No. We’re very close with Breslov. That’s the nusach we daven in the shul where I’m the rav. This is a video of our “Hallel” on Chanukah. (He shows the clip.) You’ll notice the singing and dancing. All of the tefillot are like this every day.
There weren’t any Bais Yaakov high schools near us. She went to Bais Yaakov for elementary school, but for high school we wanted her to stay nearby so we sent her to Chabad.

And she was a regular girl.
Yes, but she was also very special and very friendly. All of the girls gravitated toward her.

Then she suddenly left when she was 17.
It wasn’t sudden; it was a process. It started when she was 16, in the middle of tenth grade. People told me that she was seeing a Bedouin boy, but I didn’t want to believe it.

Do you blame yourself for that?
No. It just didn’t make any sense.

You didn’t notice anything?
Not at all, and I don’t blame myself because this is clearly what Hashem wanted. Hakadosh Baruch Hu wanted her to bring these neshamot from that place. If I felt responsible I don’t know if I could live with myself, but I know that this was Hashem’s will.

How did it begin?
It started out as visits, but when we finally learned what was going on, we sent her to live with a Jewish family in Zhitomir, Ukraine, to get her away from him. Around four months later, the mother called me and said, “I think your daughter might be expecting.” I asked her to put my daughter on the phone, and I asked her point blank if she was. “Yes, Abba,” she replied.
Her first child, Yehuda Yisrael, was born in Zhitomir. That was very painful for me. But as the song goes, “L’Abba lo sho’alim she’eilot—We don’t ask questions of our Father.” I just said to Hashem, “I don’t know if I am great enough to be able to handle this nisayon. Please help me with withstand it.”
My wife flew to Zhitomir for the brit. When the mohel said, “V’yikarei shmo b’Yisrael…” my daughter asked me what name to give him. “I don’t know,” I replied. “My head isn’t clear. Whatever name you choose, I will bless you and I will bless him.” “Then I’m going to name him after you and add the name ‘Yisrael’ because he belongs to am Yisrael,” she said.
A short time later there was some sort of problem in Ukraine between the locals and the Jews, and my daughter called to say that she was coming home for two months. I figured it would be okay, and I sent her to Kibbutz Cholit, which is located near the border with Gaza. Years later, on October 7, 2023, the residents of that kibbutz suffered a lot.
During one of Chein’s visits home, we stopped to fill up on gas. Who was the attendant at the gas station? Ibrahim’s [the Bedouin man] nephew. You can see how Hakadosh Baruch Hu orchestrated all of this. He saw my daughter and didn’t say anything, but after we left he called Ibrahim to tell him that he had seen Chein in the car with a baby in her arms.

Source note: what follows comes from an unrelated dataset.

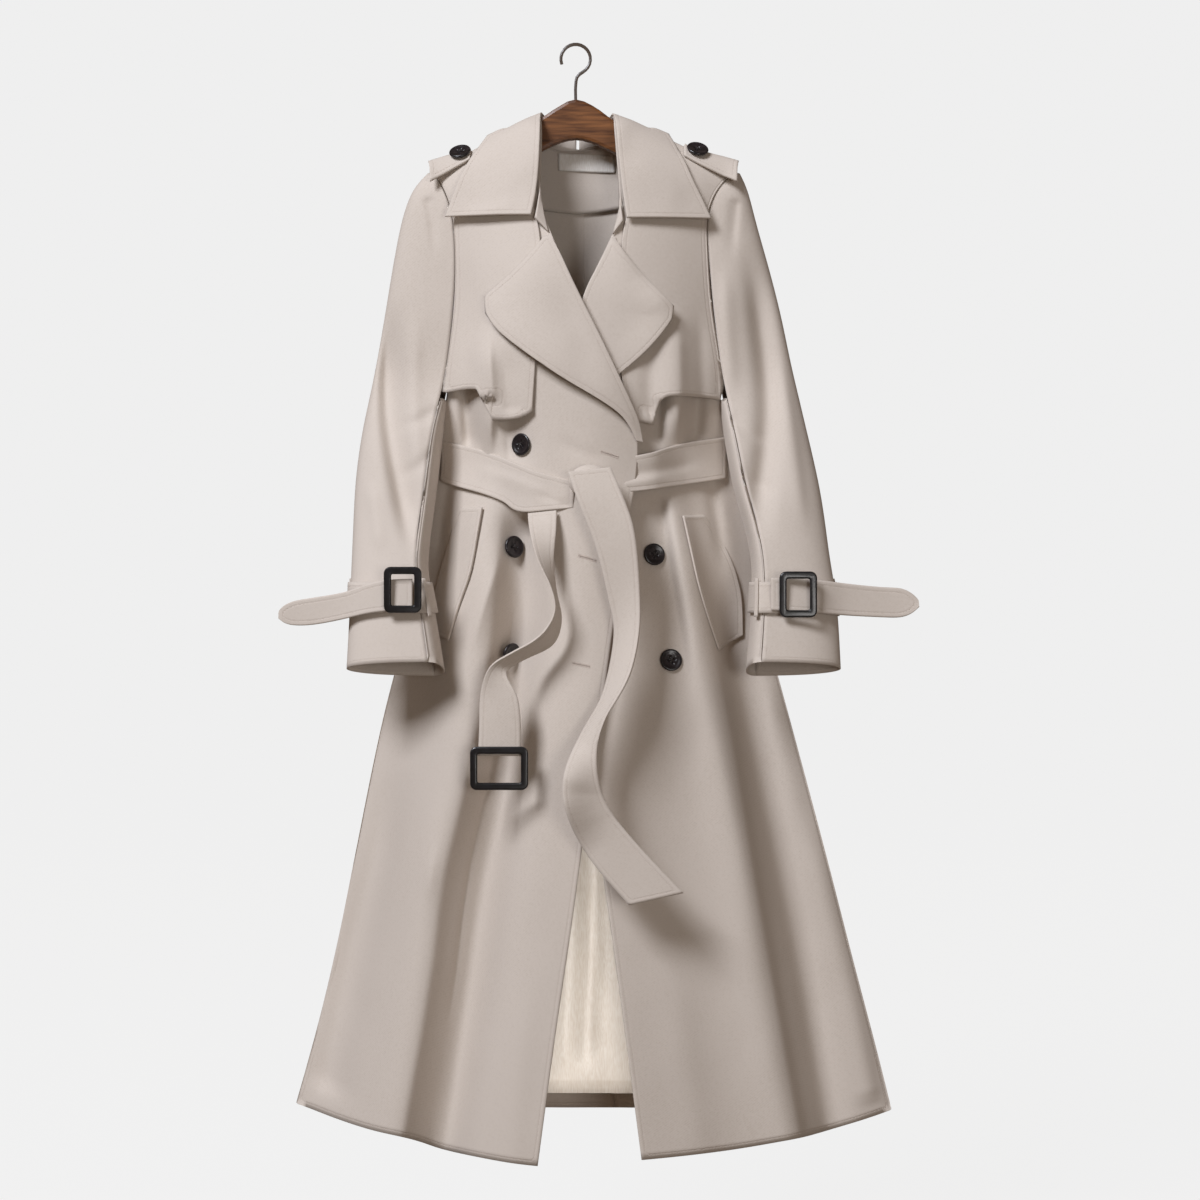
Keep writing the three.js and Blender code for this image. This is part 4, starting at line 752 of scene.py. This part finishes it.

He didn’t know that she had a baby?
No. When Ibrahim found out, he called the police to say that she had kidnapped their son and ran away. They blocked her from leaving the country and called her in for an emergency hearing at the Welfare Ministry. In the interim, they gave her three choices: she could place her son in foster care, she could live with Ibrahim in a neutral location, or she could live with him in his village, Tel Sheva. She chose the second option.
They rented an apartment in Beer Sheva and lived there for a few months, but when the neighbors found out that she was a Jewish girl living with an Arab, they ripped off her mezuzah, wrote nasty things on their walls and cursed at them on the street. When Ibrahim saw this happening, he took her back to his village. “Look,” he said. “In the village, you’ll have an entire house to yourself. No one will know who you are, and you’ll have a yard and a garden and a couple of horses. You’ll be able to live in peace.”